## [Set problem]
Set down only the lines running from the one with "with round notches." to the one with "point = shown.matrix_world", both lines included, exactly as they stand, please.

## [Task material]
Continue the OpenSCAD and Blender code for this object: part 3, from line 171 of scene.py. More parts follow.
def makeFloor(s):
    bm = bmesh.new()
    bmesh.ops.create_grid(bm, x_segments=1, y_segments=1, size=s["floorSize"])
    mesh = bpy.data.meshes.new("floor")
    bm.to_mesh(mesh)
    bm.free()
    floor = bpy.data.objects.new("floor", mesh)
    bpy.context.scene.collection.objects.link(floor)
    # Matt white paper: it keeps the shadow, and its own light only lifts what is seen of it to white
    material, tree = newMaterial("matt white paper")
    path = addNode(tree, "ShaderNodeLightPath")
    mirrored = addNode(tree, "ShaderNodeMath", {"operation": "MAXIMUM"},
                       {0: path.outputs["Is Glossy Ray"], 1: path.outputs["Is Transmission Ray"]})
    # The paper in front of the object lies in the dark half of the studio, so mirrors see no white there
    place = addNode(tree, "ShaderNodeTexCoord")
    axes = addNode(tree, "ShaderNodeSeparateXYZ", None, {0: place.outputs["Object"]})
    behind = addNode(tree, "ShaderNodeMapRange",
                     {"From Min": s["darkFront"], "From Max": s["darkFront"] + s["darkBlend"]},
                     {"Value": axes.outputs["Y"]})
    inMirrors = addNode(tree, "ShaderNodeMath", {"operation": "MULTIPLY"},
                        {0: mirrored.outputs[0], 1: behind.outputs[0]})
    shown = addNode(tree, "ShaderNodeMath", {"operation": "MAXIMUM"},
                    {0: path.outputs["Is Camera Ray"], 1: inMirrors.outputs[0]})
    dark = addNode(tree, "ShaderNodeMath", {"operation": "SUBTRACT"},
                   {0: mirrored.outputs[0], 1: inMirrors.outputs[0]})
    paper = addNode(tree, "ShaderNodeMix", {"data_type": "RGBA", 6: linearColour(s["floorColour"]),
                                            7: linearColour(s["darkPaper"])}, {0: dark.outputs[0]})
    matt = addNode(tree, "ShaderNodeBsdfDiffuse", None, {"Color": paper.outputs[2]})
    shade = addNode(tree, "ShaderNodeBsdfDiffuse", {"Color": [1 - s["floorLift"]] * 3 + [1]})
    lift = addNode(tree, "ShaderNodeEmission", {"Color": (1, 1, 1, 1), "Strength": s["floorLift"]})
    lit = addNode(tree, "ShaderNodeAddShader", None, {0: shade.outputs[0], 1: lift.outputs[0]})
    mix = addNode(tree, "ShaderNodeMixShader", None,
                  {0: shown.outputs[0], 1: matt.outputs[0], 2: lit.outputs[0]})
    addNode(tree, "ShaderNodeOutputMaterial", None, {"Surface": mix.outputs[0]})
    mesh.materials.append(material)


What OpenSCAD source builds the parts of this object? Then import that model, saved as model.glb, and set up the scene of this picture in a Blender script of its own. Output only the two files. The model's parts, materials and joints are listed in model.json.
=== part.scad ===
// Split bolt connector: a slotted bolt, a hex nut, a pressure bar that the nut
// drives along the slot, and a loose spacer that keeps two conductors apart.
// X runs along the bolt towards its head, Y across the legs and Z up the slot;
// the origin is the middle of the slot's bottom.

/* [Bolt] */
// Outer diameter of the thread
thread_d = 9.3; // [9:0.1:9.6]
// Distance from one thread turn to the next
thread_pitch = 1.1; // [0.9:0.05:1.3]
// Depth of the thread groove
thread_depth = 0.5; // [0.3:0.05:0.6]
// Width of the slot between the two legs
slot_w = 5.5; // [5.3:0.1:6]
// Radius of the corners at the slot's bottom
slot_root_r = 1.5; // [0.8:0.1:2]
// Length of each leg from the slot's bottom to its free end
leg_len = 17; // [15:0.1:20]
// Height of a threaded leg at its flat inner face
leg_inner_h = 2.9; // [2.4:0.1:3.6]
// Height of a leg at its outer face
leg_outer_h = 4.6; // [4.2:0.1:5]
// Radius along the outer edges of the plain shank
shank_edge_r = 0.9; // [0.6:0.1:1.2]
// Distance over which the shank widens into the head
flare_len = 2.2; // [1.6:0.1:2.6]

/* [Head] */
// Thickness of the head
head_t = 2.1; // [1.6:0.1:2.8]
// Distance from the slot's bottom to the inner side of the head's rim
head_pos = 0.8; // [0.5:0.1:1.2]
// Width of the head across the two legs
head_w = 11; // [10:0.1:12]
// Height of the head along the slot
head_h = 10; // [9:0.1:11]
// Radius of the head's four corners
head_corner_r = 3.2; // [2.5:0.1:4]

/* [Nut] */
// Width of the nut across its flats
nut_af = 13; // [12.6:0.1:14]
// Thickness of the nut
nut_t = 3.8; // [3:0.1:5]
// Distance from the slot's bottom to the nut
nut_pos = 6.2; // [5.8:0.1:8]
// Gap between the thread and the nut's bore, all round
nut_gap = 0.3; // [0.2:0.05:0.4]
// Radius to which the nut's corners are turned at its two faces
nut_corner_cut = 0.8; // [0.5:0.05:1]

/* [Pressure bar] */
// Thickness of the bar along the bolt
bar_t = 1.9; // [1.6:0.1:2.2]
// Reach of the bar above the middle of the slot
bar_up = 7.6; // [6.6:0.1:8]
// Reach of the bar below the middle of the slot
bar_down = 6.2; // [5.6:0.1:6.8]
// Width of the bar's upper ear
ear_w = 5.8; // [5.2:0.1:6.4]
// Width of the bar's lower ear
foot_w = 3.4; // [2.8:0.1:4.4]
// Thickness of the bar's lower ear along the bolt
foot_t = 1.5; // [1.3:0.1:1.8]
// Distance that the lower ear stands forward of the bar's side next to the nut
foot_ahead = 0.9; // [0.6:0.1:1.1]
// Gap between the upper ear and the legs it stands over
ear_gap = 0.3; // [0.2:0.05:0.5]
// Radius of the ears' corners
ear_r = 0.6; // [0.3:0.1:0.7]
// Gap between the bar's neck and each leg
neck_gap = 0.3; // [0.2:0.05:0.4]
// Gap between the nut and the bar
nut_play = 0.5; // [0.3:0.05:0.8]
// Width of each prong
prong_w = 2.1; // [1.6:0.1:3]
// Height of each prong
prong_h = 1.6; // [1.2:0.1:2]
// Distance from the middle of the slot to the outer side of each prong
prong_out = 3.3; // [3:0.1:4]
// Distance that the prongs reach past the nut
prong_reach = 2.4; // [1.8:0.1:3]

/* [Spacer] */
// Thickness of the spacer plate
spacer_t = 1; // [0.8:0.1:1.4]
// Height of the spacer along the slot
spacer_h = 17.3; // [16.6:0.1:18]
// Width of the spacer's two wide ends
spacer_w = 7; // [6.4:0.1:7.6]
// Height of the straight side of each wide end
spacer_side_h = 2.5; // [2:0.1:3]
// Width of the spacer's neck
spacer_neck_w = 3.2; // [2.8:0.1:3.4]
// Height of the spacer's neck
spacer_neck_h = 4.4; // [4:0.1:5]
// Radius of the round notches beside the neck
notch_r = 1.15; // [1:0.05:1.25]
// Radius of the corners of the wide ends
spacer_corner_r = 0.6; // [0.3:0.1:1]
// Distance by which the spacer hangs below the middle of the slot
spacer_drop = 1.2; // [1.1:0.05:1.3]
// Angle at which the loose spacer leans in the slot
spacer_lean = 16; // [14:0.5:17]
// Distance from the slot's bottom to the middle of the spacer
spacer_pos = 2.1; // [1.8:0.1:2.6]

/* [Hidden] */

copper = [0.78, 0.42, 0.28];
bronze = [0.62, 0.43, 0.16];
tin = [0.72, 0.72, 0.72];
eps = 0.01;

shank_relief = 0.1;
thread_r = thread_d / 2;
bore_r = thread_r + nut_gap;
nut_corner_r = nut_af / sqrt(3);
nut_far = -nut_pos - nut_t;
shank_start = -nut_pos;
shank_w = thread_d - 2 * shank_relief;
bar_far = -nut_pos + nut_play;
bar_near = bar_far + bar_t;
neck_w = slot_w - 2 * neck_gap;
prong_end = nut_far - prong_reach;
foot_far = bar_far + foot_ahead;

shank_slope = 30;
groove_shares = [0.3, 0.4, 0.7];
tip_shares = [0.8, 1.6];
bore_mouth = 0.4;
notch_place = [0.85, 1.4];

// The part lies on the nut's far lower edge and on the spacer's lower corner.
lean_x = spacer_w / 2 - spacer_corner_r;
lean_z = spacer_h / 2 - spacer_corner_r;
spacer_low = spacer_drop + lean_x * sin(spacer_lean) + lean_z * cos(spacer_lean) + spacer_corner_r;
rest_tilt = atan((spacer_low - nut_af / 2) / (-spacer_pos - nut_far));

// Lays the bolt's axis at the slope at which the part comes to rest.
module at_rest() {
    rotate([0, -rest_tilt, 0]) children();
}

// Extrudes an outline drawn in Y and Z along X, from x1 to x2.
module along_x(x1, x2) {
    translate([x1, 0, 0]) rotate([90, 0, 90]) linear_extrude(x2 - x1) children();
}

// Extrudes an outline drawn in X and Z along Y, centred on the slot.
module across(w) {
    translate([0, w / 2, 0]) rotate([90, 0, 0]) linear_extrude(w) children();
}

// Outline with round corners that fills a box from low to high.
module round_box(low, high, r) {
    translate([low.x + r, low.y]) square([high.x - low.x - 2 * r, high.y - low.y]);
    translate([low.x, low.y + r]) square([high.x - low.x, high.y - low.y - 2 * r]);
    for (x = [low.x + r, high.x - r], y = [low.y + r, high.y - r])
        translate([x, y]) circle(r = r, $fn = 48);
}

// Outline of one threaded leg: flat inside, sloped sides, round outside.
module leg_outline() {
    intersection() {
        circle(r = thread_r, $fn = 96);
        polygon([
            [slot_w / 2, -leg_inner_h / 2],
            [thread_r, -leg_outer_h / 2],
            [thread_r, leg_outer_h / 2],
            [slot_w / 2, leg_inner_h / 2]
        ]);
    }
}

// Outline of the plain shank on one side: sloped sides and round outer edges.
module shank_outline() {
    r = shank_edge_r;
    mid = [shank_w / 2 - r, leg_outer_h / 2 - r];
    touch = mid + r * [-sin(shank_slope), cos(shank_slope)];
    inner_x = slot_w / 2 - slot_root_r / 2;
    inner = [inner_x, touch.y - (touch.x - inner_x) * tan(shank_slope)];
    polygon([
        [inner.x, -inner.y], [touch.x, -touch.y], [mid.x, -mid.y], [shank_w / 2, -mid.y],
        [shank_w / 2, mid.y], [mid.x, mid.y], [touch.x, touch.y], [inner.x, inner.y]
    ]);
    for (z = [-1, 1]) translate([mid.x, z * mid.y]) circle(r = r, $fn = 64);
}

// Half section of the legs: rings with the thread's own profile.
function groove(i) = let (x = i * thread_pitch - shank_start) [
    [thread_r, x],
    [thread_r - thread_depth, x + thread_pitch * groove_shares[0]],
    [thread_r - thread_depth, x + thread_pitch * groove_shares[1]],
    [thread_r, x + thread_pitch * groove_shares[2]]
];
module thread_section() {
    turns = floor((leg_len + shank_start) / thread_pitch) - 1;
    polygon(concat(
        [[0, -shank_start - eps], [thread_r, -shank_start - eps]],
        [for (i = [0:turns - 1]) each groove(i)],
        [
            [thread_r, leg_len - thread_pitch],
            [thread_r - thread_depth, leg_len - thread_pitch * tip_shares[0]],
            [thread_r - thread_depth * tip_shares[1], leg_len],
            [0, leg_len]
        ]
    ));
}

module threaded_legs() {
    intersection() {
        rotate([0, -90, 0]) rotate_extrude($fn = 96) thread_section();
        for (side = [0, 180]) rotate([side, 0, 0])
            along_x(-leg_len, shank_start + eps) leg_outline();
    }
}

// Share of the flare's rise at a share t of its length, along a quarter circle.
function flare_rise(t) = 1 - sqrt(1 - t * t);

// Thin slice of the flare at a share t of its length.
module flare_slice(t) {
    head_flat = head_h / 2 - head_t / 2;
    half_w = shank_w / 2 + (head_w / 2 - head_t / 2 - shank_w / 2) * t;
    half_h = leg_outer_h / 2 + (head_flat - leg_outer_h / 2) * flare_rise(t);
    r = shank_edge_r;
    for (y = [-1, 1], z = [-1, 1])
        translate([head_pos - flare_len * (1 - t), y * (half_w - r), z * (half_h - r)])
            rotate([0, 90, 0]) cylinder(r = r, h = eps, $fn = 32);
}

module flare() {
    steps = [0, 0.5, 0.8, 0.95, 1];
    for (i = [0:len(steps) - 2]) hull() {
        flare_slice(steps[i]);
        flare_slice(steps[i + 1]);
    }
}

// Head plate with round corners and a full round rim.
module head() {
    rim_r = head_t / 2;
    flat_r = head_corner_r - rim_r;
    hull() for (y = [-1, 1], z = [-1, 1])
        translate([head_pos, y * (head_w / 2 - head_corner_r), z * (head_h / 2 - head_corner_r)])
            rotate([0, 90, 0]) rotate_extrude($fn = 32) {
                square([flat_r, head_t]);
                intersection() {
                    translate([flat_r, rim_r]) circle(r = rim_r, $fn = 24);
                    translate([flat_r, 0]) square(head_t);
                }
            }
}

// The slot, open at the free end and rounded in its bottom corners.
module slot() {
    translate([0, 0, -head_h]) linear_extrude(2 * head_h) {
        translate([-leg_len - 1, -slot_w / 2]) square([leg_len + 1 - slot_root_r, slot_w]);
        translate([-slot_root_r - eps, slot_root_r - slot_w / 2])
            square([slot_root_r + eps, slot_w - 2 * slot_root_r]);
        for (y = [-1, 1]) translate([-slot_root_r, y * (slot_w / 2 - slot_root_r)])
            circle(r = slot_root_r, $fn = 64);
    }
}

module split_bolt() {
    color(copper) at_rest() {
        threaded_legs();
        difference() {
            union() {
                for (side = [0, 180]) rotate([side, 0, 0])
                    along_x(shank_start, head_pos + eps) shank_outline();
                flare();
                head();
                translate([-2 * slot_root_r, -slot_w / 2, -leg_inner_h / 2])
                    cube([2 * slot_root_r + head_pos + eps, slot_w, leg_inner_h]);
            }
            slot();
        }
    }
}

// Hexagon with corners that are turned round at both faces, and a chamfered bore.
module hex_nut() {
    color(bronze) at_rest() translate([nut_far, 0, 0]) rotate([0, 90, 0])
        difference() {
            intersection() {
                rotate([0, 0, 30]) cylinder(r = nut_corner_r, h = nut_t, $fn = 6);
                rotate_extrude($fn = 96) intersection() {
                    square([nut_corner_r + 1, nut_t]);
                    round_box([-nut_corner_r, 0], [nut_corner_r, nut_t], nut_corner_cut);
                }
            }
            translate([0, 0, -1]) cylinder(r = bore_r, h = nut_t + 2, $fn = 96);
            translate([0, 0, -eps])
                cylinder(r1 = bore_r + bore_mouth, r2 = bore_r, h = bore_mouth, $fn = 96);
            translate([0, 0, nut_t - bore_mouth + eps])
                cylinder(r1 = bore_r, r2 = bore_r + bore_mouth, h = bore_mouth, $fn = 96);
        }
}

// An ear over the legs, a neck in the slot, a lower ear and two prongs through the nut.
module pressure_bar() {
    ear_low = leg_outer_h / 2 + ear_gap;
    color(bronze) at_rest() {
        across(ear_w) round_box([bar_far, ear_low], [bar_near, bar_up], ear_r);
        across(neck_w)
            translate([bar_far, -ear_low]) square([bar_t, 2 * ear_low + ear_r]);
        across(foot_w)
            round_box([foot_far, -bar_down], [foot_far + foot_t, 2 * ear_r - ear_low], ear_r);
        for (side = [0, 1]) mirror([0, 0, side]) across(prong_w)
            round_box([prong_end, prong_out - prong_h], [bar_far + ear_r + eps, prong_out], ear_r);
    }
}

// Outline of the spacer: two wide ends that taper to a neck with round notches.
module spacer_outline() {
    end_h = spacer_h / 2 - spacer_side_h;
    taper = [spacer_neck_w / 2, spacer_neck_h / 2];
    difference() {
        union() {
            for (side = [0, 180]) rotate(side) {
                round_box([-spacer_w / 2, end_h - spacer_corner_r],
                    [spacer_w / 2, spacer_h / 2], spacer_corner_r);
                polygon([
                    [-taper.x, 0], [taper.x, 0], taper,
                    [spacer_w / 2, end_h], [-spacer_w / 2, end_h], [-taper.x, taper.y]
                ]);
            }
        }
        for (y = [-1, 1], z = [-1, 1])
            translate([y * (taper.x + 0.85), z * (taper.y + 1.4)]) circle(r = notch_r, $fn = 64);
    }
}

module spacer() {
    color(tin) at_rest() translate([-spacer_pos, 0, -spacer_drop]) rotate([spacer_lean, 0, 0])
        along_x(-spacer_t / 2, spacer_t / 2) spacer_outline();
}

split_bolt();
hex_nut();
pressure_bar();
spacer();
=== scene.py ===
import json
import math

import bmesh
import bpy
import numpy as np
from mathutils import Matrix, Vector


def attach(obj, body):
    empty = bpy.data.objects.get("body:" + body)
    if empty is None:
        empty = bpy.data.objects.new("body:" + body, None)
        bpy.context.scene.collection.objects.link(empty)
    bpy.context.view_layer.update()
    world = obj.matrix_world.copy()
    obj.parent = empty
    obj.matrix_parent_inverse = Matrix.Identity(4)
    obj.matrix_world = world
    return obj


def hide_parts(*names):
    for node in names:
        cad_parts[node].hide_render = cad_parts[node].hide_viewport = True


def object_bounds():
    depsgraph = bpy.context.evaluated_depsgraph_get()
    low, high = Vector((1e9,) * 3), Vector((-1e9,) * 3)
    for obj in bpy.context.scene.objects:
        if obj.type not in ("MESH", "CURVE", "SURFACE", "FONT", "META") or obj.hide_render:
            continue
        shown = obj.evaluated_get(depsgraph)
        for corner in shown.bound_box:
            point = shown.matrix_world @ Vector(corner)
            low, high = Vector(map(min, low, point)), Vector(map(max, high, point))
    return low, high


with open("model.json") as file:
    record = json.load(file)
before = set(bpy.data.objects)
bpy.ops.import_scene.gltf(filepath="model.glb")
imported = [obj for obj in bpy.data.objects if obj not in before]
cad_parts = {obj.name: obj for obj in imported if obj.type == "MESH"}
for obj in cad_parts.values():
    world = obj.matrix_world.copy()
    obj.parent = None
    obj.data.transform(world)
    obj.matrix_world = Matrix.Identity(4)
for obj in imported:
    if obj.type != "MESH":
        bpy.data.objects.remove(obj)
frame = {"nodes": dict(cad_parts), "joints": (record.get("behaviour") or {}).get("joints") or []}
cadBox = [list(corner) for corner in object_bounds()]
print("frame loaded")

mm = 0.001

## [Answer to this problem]
// Outline of the spacer: two wide ends that taper to a neck with round notches.
module spacer_outline() {
    end_h = spacer_h / 2 - spacer_side_h;
    taper = [spacer_neck_w / 2, spacer_neck_h / 2];
    difference() {
        union() {
            for (side = [0, 180]) rotate(side) {
                round_box([-spacer_w / 2, end_h - spacer_corner_r],
                    [spacer_w / 2, spacer_h / 2], spacer_corner_r);
                polygon([
                    [-taper.x, 0], [taper.x, 0], taper,
                    [spacer_w / 2, end_h], [-spacer_w / 2, end_h], [-taper.x, taper.y]
                ]);
            }
        }
        for (y = [-1, 1], z = [-1, 1])
            translate([y * (taper.x + 0.85), z * (taper.y + 1.4)]) circle(r = notch_r, $fn = 64);
    }
}

module spacer() {
    color(tin) at_rest() translate([-spacer_pos, 0, -spacer_drop]) rotate([spacer_lean, 0, 0])
        along_x(-spacer_t / 2, spacer_t / 2) spacer_outline();
}

split_bolt();
hex_nut();
pressure_bar();
spacer();
=== scene.py ===
import json
import math

import bmesh
import bpy
import numpy as np
from mathutils import Matrix, Vector


def attach(obj, body):
    empty = bpy.data.objects.get("body:" + body)
    if empty is None:
        empty = bpy.data.objects.new("body:" + body, None)
        bpy.context.scene.collection.objects.link(empty)
    bpy.context.view_layer.update()
    world = obj.matrix_world.copy()
    obj.parent = empty
    obj.matrix_parent_inverse = Matrix.Identity(4)
    obj.matrix_world = world
    return obj


def hide_parts(*names):
    for node in names:
        cad_parts[node].hide_render = cad_parts[node].hide_viewport = True


def object_bounds():
    depsgraph = bpy.context.evaluated_depsgraph_get()
    low, high = Vector((1e9,) * 3), Vector((-1e9,) * 3)
    for obj in bpy.context.scene.objects:
        if obj.type not in ("MESH", "CURVE", "SURFACE", "FONT", "META") or obj.hide_render:
            continue
        shown = obj.evaluated_get(depsgraph)
        for corner in shown.bound_box:
            point = shown.matrix_world @ Vector(corner)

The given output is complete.